The use of marks above 80% causes difficulties. These are largely due to the "pulling up" effect of high marks: the degree to which such marks can compensate for weak work in other areas may not be justified. The general case for strongly rewarding sporadic excellence has not been convincingly made.

There is no obvious way in which to tell examiners when to award very high marks. Strategies used in practice may lead to unforseen consequences at classification.

Differences between the BA and BSc classification rules make it particularly difficult to achieve consistent standards in COGS.

Recommendations

If marks in the 80-100% range are to be used with any significant frequency, then:

  1. The classification rules for BA degrees should be reexamined.

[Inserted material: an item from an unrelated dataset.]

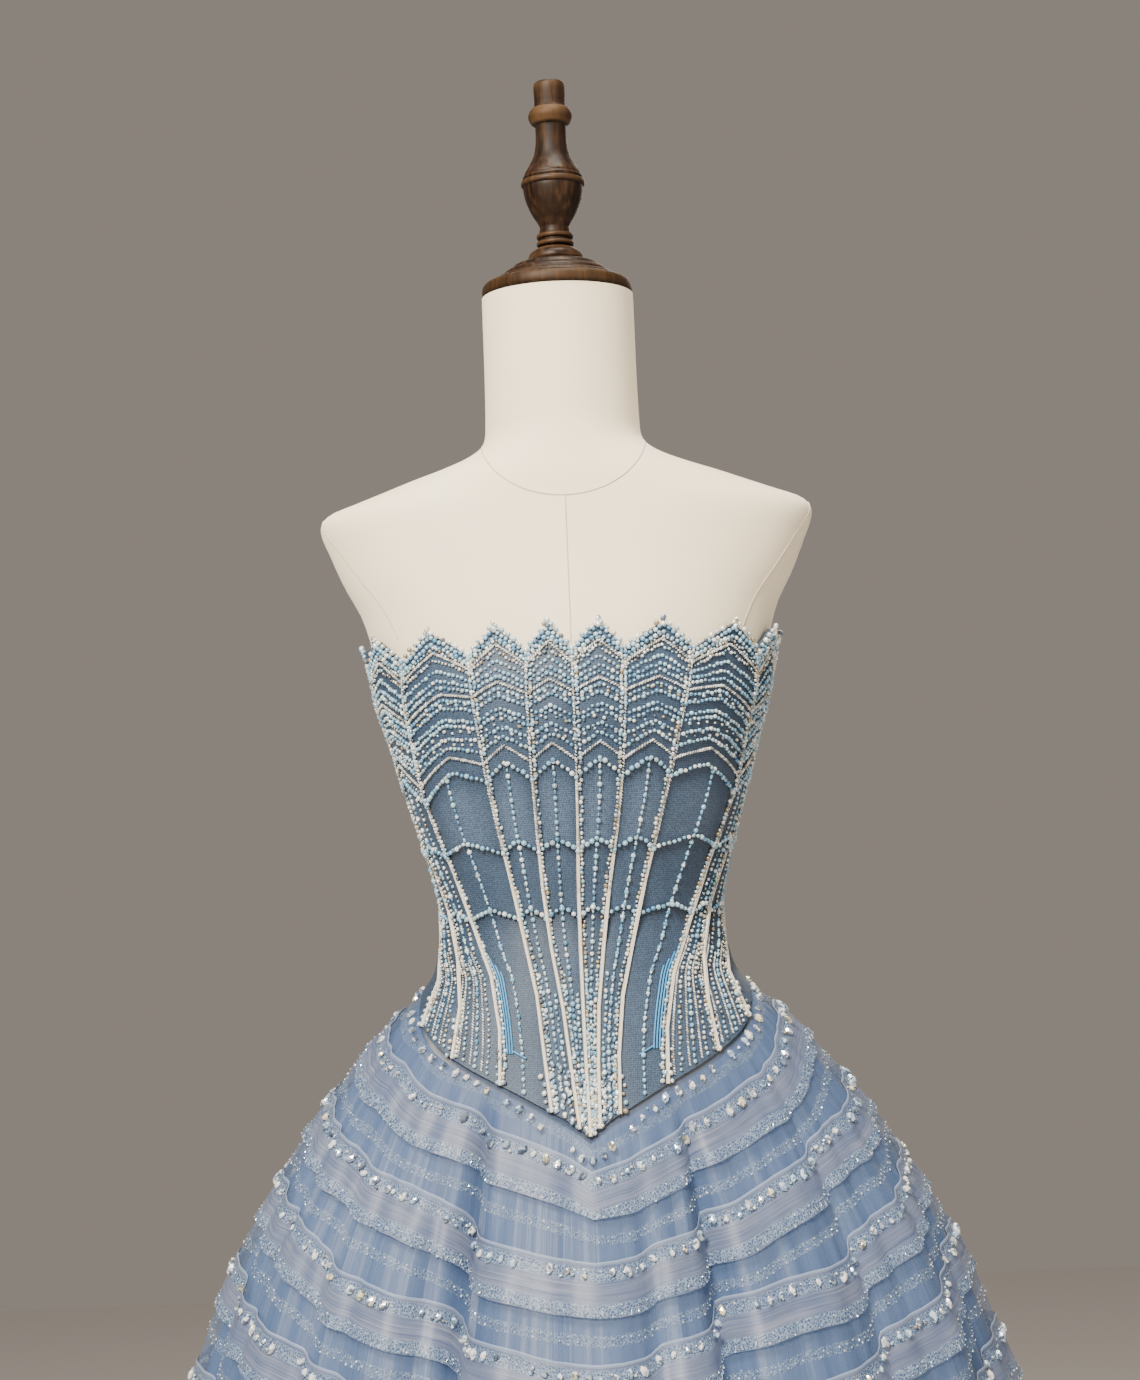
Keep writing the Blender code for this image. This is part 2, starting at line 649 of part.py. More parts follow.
def build_zip():
    """Slider of the concealed centre-back zip, and the pull tab on its pin."""
    surface = gown_point(CENTRE_BACK, SLIDER_HEIGHT)
    back_face = surface.y + SEAM_GAP
    pin = Vector((0.0, back_face + PIN_STANDOFF, surface.z))
    slider_middle = Vector((0.0, back_face + SLIDER_SIZE.y / 2, surface.z))
    slider_mesh = box_mesh("zip_slider", SLIDER_SIZE, slider_middle)
    slider = add_object("zip_slider", slider_mesh, "zip_metal", False)
    lug_reach = pin.y + LUG_SIZE.z / 2 - back_face - SLIDER_SIZE.y / 2
    for side in (-1, 1):
        lug_size = Vector((LUG_SIZE.x, lug_reach, LUG_SIZE.z))
        lug_x = side * (TAB_WIDTH / 2 + SEAM_GAP + LUG_SIZE.x / 2)
        lug_middle = Vector((lug_x, back_face + SLIDER_SIZE.y / 2 + lug_reach / 2, surface.z))
        lug = add_object("lug", box_mesh("lug", lug_size, lug_middle), None, False)
        combine(slider, lug, "UNION")
    pin_length = TAB_WIDTH + 2 * (SEAM_GAP + LUG_SIZE.x / 2)
    pin_rod = add_object("pin", rod_mesh("pin", PIN_RADIUS, pin_length, pin), None, False)
    combine(slider, pin_rod, "UNION")

    # the tab's origin is on the pin, so that it swings there
    eye_mesh = rod_mesh("zip_pull", EYE_OUTER, TAB_WIDTH, Vector())
    eye = add_object("zip_pull", eye_mesh, "zip_metal", False)
    eye.location = pin
    plate_size = Vector((TAB_WIDTH, TAB_THICKNESS, TAB_LENGTH))
    plate_middle = Vector((0.0, 0.0, -TAB_LENGTH / 2 - (EYE_INNER + EYE_OUTER) / 2))
    plate = add_object("tab_plate", box_mesh("tab_plate", plate_size, plate_middle), None, False)
    plate.location = pin
    combine(eye, plate, "UNION")
    hole_mesh = rod_mesh("eye_hole", EYE_INNER, TAB_WIDTH * 2, Vector())
    hole = add_object("eye_hole", hole_mesh, None, False)
    hole.location = pin
    combine(eye, hole, "DIFFERENCE")


def main():
    for old in list(bpy.data.objects):
        bpy.data.objects.remove(old)
    build_form()
    build_stand()
    build_bodice()
    build_bones()
    build_skirt()
    build_zip()


main()
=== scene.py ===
# %% [markdown]
# # A beaded ball gown on a limbless dress form
# The gown is strapless. A boned bodice runs down to a point at the front, and a wide skirt of net over
# an opaque under-skirt carries rings of horsehair braid, crystals and glitter. It stands on a padded
# dress form with a turned wooden cap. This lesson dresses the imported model, piece by piece.
#
# Heights are measured from the waist. A turn is an angle round the body in degrees, 0 at the centre
# front and positive towards the wearer's left.

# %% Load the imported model
import math
import bpy
import numpy as np
from mathutils import Matrix, Vector


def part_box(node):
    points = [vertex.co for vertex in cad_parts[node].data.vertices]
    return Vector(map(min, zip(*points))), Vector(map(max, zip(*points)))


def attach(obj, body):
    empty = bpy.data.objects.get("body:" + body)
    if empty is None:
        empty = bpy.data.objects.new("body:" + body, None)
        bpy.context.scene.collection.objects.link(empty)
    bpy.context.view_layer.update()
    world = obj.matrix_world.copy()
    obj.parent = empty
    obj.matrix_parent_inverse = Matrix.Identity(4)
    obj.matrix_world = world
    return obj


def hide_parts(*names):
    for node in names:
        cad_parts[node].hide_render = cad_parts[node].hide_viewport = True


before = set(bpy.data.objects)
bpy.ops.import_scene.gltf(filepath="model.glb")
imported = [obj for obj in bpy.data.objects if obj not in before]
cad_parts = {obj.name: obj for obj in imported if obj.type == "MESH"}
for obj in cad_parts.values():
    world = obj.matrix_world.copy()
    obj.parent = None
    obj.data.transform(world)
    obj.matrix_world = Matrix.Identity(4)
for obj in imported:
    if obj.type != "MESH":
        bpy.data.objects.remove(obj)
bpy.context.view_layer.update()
BODY = "gown_and_form"

# %% [markdown]
# ## Camera, floor and light
# The camera stands 2.2 m in front of the waist, tips up a little and leans slightly, as hand-held
# cameras do. Large area lights from the front, the top and the sides give soft shadows, with enough
# direction to show every bead. A bright world does the rest of the filling.

# %% Camera
CAMERA_PLACE = (-0.0023, -2.2, 1.08)
CAMERA_TIP = math.radians(90 + 4.62)
CAMERA_LEAN = math.radians(-2.26)
camera_data = bpy.data.cameras.new("camera")
camera_data.sensor_fit = "VERTICAL"
camera_data.sensor_height = 36.0
camera_data.lens = 72.65
camera = bpy.data.objects.new("camera", camera_data)
camera.matrix_world = (Matrix.Translation(CAMERA_PLACE) @ Matrix.Rotation(CAMERA_TIP, 4, "X")
                       @ Matrix.Rotation(CAMERA_LEAN, 4, "Z"))
scene = bpy.context.scene
scene.collection.objects.link(camera)
scene.camera = camera

# %% Lights: (name, place, size, watts)
LIGHTS = (
    ("key", (-1.3, -2.6, 3.2), 1.3, 300.0),
    ("fill", (2.4, -2.2, 1.9), 2.4, 30.0),
    ("top", (0.2, -0.4, 3.6), 1.2, 70.0),
    ("back", (0.6, 2.6, 2.6), 2.0, 30.0),
)
AIM = Vector((0.0, 0.0, 1.1))
LIGHT_COLOUR = (1.0, 0.92, 0.79)
for name, place, size, watts in LIGHTS:
    light = bpy.data.lights.new(name, "AREA")
    light.shape = "DISK"
    light.size = size
    light.energy = watts
    light.color = LIGHT_COLOUR
    lamp = bpy.data.objects.new(name, light)
    lamp.location = place
    lamp.rotation_euler = (AIM - Vector(place)).to_track_quat("-Z", "Y").to_euler()
    scene.collection.objects.link(lamp)

world = bpy.data.worlds.new("studio")
world.use_nodes = True
world.node_tree.nodes["Background"].inputs["Color"].default_value = (0.66, 0.575, 0.50, 1.0)
world.node_tree.nodes["Background"].inputs["Strength"].default_value = 0.40
scene.world = world
print("lights", len(LIGHTS))


# %% [markdown]
# ## Node helpers
# Materials and Geometry Nodes trees are both node trees, so one small helper adds a node, sets its
# properties and fills its inputs, from other sockets or from values.

# %% Add nodes
def add_node(tree, kind, inputs=None, **settings):
    """A new node. `inputs` maps an input's name or number to a socket or a value."""
    made = tree.nodes.new(kind)
    for key, value in settings.items():
        setattr(made, key, value)
    for key, value in (inputs or {}).items():
        if isinstance(value, bpy.types.NodeSocket):
            tree.links.new(value, made.inputs[key])
        else:
            made.inputs[key].default_value = value
    return made


def new_finish(name, colour, roughness, sockets=None):
    """A Principled material and its tree and shader. Constant values go on the shader itself."""
    made = bpy.data.materials.new(name)
    made.use_nodes = True
    made.diffuse_color = (*colour, 1.0)
    tree = made.node_tree
    shader = tree.nodes["Principled BSDF"]
    shader.inputs["Base Color"].default_value = (*colour, 1.0)
    shader.inputs["Roughness"].default_value = roughness
    for key, value in (sockets or {}).items():
        shader.inputs[key].default_value = value
    return made, tree, shader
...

COGS's external examiner has already commented adversely on the rules that can lower the class thresholds by 3%. The double advantage conferred by a few very high marks needs to be looked at carefully.
  2. The meanings of the 70-80%, 80-90% and 90-100% bands need to be defined University-wide in the same way as are the bands from 30% to 70%. A description in terms of frequency would be the easiest to understand and apply.
  3. It is impossible at present for COGS to produce a policy on high marks that will be fair to all students. Either AI majors will be at a disadvantage compared to other BA students, or they will be at an advantage compared to CS and CSAI majors taking some of the same courses. Given this, I propose that within COGS:
    1. The trend to encourage the use of marks over 80% should be resisted. Whilst high marks on individual assignments may sometimes be appropriate, the distribution of average marks for a given course should have very small numbers in the 80s and 90s.
    2. Examiners should be made aware of the consequences of high marks at classification.